◆ **EXERCISE PROMPT**
Your task is to copy every line of this material exactly.
┄┄┄┄┄┄┄┄┄┄
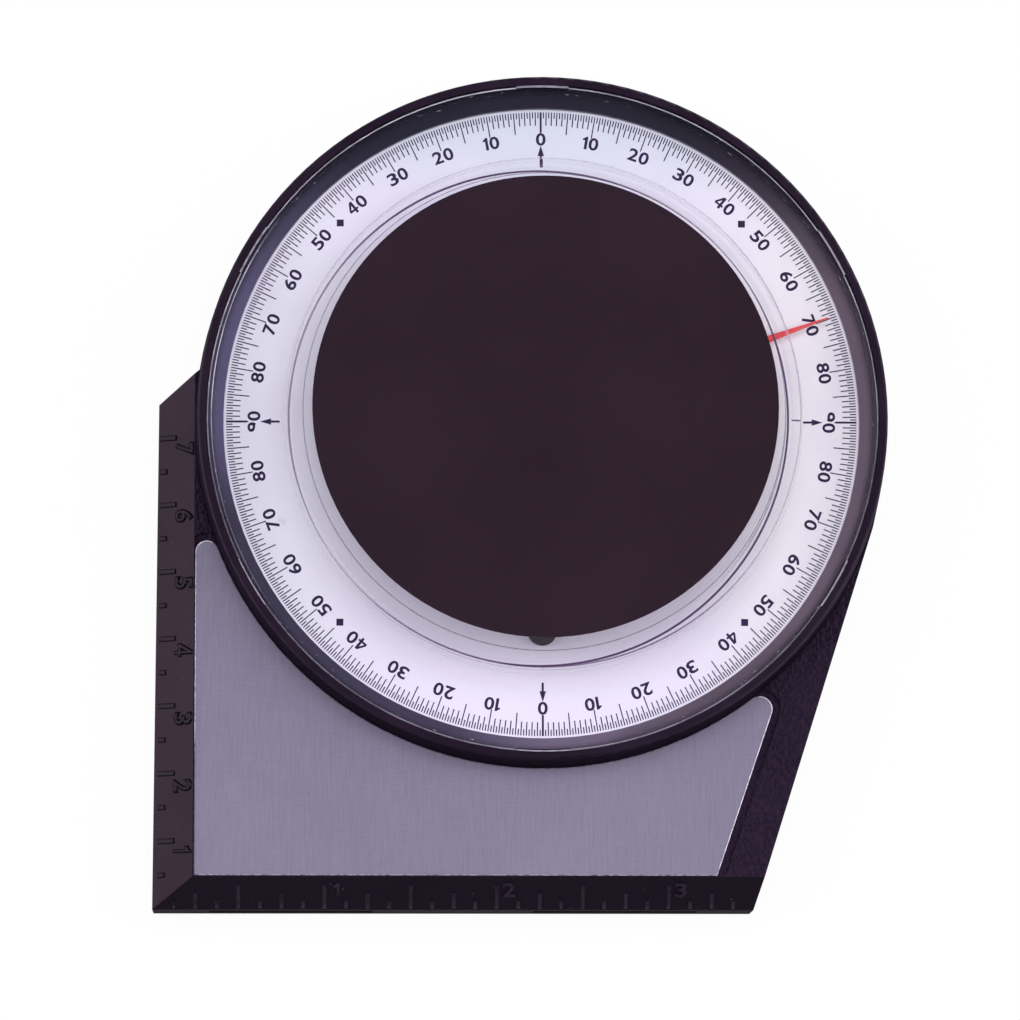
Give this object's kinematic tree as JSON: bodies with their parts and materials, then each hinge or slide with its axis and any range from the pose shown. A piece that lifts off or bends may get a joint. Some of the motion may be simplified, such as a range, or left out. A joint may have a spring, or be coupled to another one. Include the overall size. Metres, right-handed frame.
{
  "type": "angle finder",
  "caption": "Dial angle finder with a weighted red pointer under a clear drum lens, bevelled ruler edges and a magnetic base, for reading the slope of a surface.",
  "frame": {"origin": "where the dial's axis meets the flat back of the case", "axes": "+Z along the dial's axis, out of the dial's face; +Y towards the dial's top zero, away from the magnetic base; +X to the right when the dial is read upright"},
  "size_m": [0.1089, 0.1237, 0.0286],
  "materials": {
    "black_case": "fine-grained satin black moulding",
    "black_cover": "fine-grained satin black moulding",
    "screw_steel": "zinc-plated steel",
    "ferrite": "dull sintered ferrite",
    "pole_steel": "bare rolled steel",
    "silver_plate": "fine-brushed aluminium foil",
    "dial_white": "printed white, satin",
    "retainer_black": "satin dark grey moulding",
    "clear_plastic": "clear moulded acrylic, polished",
    "cap_black": "printed black, satin gloss",
    "brass": "turned brass",
    "washer_plastic": "white low-friction plastic",
    "arbor_steel": "polished hardened steel",
    "needle_red": "red enamel on aluminium strip",
    "arm_steel": "stamped steel",
    "weight_metal": "die-cast grey metal"
  },
  "bodies": {
    "case": {"front_housing": "black_case", "back_cover": "black_cover", "cover_screws": "screw_steel", "base_magnets": "ferrite", "pole_plates": "pole_steel", "panel_plate": "silver_plate", "dial_plate": "dial_white", "dial_screws": "screw_steel", "dial_retaining_ring": "retainer_black", "lens": "clear_plastic", "centre_cap": "cap_black", "rear_bearing": "brass", "front_bearing": "brass", "thrust_washers": "washer_plastic"},
    "pointer": {"pivot_arbor": "arbor_steel", "pointer_hub": "brass", "pointer_needle": "needle_red", "needle_spacer": "brass", "pendulum_arm": "arm_steel", "hub_collar": "brass", "pendulum_weight": "weight_metal", "weight_rivets": "screw_steel"}
  },
  "joints": [
    {"name": "pointer_swing", "type": "hinge", "parent": "case", "child": "pointer", "pos_m": [0, 0, 0.015], "axis": [0, 0, 1], "continuous": true}
  ]
}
┄┄┄┄┄┄┄┄┄┄
◆ **ANSWER TO THIS EXERCISE**
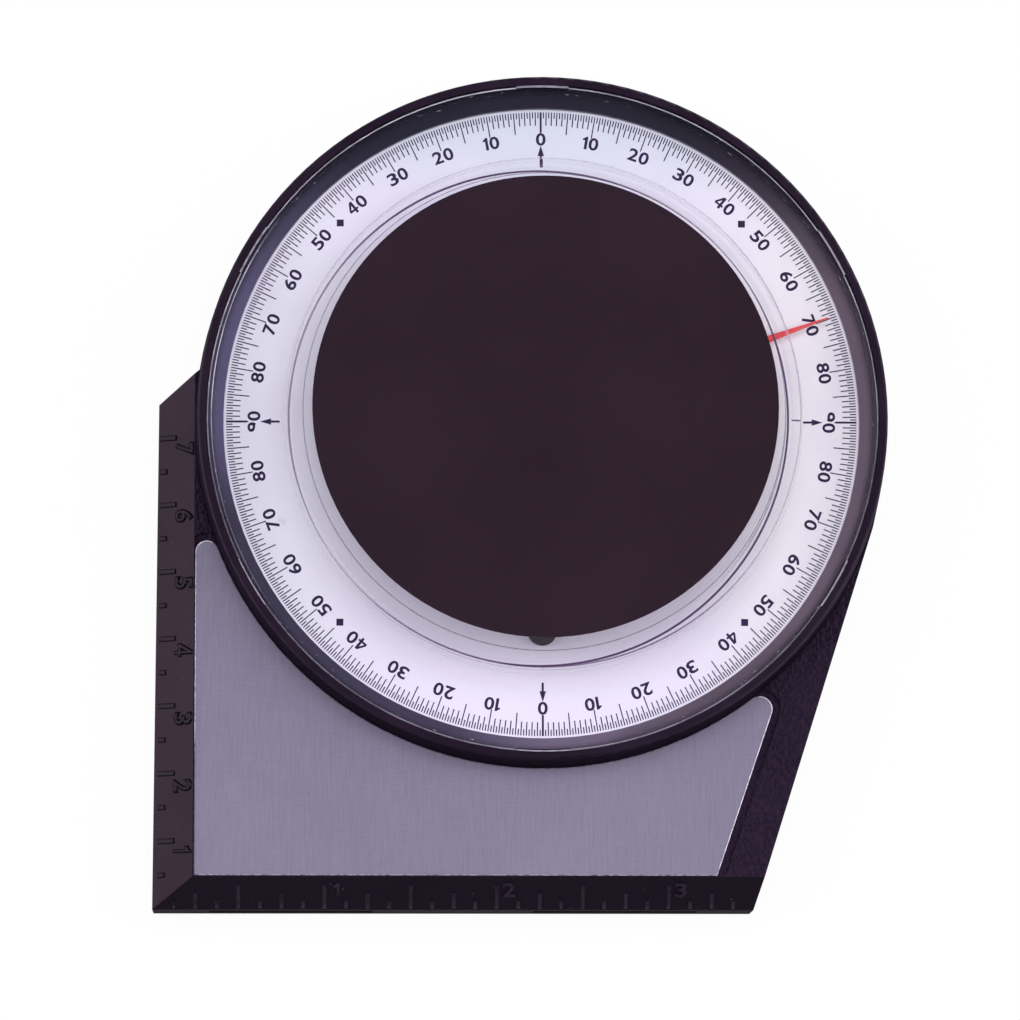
Give this object's kinematic tree as JSON: bodies with their parts and materials, then each hinge or slide with its axis and any range from the pose shown. A piece that lifts off or bends may get a joint. Some of the motion may be simplified, such as a range, or left out. A joint may have a spring, or be coupled to another one. Include the overall size. Metres, right-handed frame.
{
  "type": "angle finder",
  "caption": "Dial angle finder with a weighted red pointer under a clear drum lens, bevelled ruler edges and a magnetic base, for reading the slope of a surface.",
  "frame": {"origin": "where the dial's axis meets the flat back of the case", "axes": "+Z along the dial's axis, out of the dial's face; +Y towards the dial's top zero, away from the magnetic base; +X to the right when the dial is read upright"},
  "size_m": [0.1089, 0.1237, 0.0286],
  "materials": {
    "black_case": "fine-grained satin black moulding",
    "black_cover": "fine-grained satin black moulding",
    "screw_steel": "zinc-plated steel",
    "ferrite": "dull sintered ferrite",
    "pole_steel": "bare rolled steel",
    "silver_plate": "fine-brushed aluminium foil",
    "dial_white": "printed white, satin",
    "retainer_black": "satin dark grey moulding",
    "clear_plastic": "clear moulded acrylic, polished",
    "cap_black": "printed black, satin gloss",
    "brass": "turned brass",
    "washer_plastic": "white low-friction plastic",
    "arbor_steel": "polished hardened steel",
    "needle_red": "red enamel on aluminium strip",
    "arm_steel": "stamped steel",
    "weight_metal": "die-cast grey metal"
  },
  "bodies": {
    "case": {"front_housing": "black_case", "back_cover": "black_cover", "cover_screws": "screw_steel", "base_magnets": "ferrite", "pole_plates": "pole_steel", "panel_plate": "silver_plate", "dial_plate": "dial_white", "dial_screws": "screw_steel", "dial_retaining_ring": "retainer_black", "lens": "clear_plastic", "centre_cap": "cap_black", "rear_bearing": "brass", "front_bearing": "brass", "thrust_washers": "washer_plastic"},
    "pointer": {"pivot_arbor": "arbor_steel", "pointer_hub": "brass", "pointer_needle": "needle_red", "needle_spacer": "brass", "pendulum_arm": "arm_steel", "hub_collar": "brass", "pendulum_weight": "weight_metal", "weight_rivets": "screw_steel"}
  },
  "joints": [
    {"name": "pointer_swing", "type": "hinge", "parent": "case", "child": "pointer", "pos_m": [0, 0, 0.015], "axis": [0, 0, 1], "continuous": true}
  ]
}